Die Enttrümmerung war Arbeit für Jahre. Als Bertolt Brecht 1948 aus dem amerikanischen Exil zurückkam, war sein Eindruck immer noch: „Berlin: Der Schutthaufen bei Potsdam“. Ende 1950 war erst ein Drittel der gesamten Trümmermenge beseitigt.

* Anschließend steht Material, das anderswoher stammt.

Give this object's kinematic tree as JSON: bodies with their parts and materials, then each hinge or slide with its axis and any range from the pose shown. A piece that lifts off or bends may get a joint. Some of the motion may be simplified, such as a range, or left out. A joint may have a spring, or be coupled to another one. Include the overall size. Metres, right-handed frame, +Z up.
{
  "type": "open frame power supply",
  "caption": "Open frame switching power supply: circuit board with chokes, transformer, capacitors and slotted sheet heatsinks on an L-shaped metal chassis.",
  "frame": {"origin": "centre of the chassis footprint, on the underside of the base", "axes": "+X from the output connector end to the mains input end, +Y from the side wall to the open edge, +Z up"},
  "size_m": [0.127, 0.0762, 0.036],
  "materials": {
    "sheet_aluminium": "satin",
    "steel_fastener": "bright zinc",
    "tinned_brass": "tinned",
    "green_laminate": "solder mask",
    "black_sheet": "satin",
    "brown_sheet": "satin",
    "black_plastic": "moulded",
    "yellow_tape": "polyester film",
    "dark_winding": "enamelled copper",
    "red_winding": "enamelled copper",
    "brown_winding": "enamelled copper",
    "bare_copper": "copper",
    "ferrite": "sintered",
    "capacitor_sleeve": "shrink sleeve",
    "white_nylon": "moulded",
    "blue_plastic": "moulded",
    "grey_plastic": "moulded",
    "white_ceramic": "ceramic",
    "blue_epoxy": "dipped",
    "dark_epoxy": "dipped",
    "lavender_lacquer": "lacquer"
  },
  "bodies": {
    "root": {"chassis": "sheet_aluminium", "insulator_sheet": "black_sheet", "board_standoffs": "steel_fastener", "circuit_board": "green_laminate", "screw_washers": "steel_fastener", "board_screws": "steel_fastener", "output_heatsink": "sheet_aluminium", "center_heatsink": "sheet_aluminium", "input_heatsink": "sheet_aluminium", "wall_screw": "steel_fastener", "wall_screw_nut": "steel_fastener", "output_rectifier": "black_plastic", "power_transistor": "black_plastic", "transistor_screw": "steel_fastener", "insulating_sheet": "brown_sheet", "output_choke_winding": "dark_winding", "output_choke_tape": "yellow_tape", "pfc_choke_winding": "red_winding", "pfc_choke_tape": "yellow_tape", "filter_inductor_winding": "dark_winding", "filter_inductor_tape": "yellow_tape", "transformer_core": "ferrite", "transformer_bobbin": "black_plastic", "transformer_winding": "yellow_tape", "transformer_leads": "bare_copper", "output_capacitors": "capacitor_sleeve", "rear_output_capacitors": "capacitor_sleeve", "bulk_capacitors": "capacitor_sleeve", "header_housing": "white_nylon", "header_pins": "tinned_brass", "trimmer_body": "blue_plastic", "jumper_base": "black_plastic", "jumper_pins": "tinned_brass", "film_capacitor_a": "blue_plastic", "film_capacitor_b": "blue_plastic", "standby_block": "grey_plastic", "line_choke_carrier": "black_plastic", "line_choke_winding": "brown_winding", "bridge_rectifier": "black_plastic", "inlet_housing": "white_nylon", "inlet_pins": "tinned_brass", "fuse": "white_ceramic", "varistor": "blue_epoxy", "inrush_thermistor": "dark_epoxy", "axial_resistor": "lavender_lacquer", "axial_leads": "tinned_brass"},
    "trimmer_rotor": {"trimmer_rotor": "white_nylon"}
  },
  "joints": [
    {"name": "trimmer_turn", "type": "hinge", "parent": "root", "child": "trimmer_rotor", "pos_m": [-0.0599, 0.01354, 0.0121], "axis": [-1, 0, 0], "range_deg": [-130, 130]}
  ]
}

Die Aufbau-Erfolge blieben zunächst bescheiden: Bis 1948 konnten gerade einmal 60.000 unbewohnbare Wohnungen wiederhergestellt werden. Ganze 113 Wohnungen wurden neu errichtet. Das Bauen kam erst 1949 in Fahrt, als in Ost und West neue Währungen eingeführt wurden und die Banken wieder arbeiten konnten. Die nun politisch getrennten Stadthälften versuchten sich in den 50er Jahren beim Aufbau gegenseitig zu übertrumpfen. Kriegsruinen gehörten jedoch auf beiden Seiten noch bis in die 80er Jahre hinein zum Stadtbild. Und bis heute werden bei Erdarbeiten immer wieder Kriegsmunition und Bomben-Blindgänger gefunden, die uns die Schrecken des Krieges vor Augen führen.
Jens Sethmann
Nachkriegs-Berlin: digital erlebbar
Berlin hat den 8. Mai in diesem Jahr einmalig zum gesetzlichen Feiertag erklärt. Das Ende von Krieg und Faschismus kann aber Corona-bedingt nicht mit öffentlichen Veranstaltungen gewürdigt werden. In der virtuellen Ausstellung „Nach Berlin“ werden ab dem 2. Mai ausgehend von verschiedenen Orten in Berlin, unter anderem Reichstag und Brandenburger Tor, die letzten Kriegstage und die Befreiung vom Nationalsozialismus im Mai 1945 erzählt. Die Ereignisse werden mit einer eigens entwickelten Web-Experience sowie einer Augmented Reality App erfahr- und erlebbar gemacht. Während einer Themenwoche vom 2. bis zum 9. Mai begleiten außerdem eine Podcast-Reihe und Social-Media-Aktivitäten die virtuelle Ausstellung. Hier werden auch die Brüche und Kontinuitäten der unmittelbaren Nachkriegszeit thematisiert und Bezüge zur heutigen Gesellschaft hergestellt.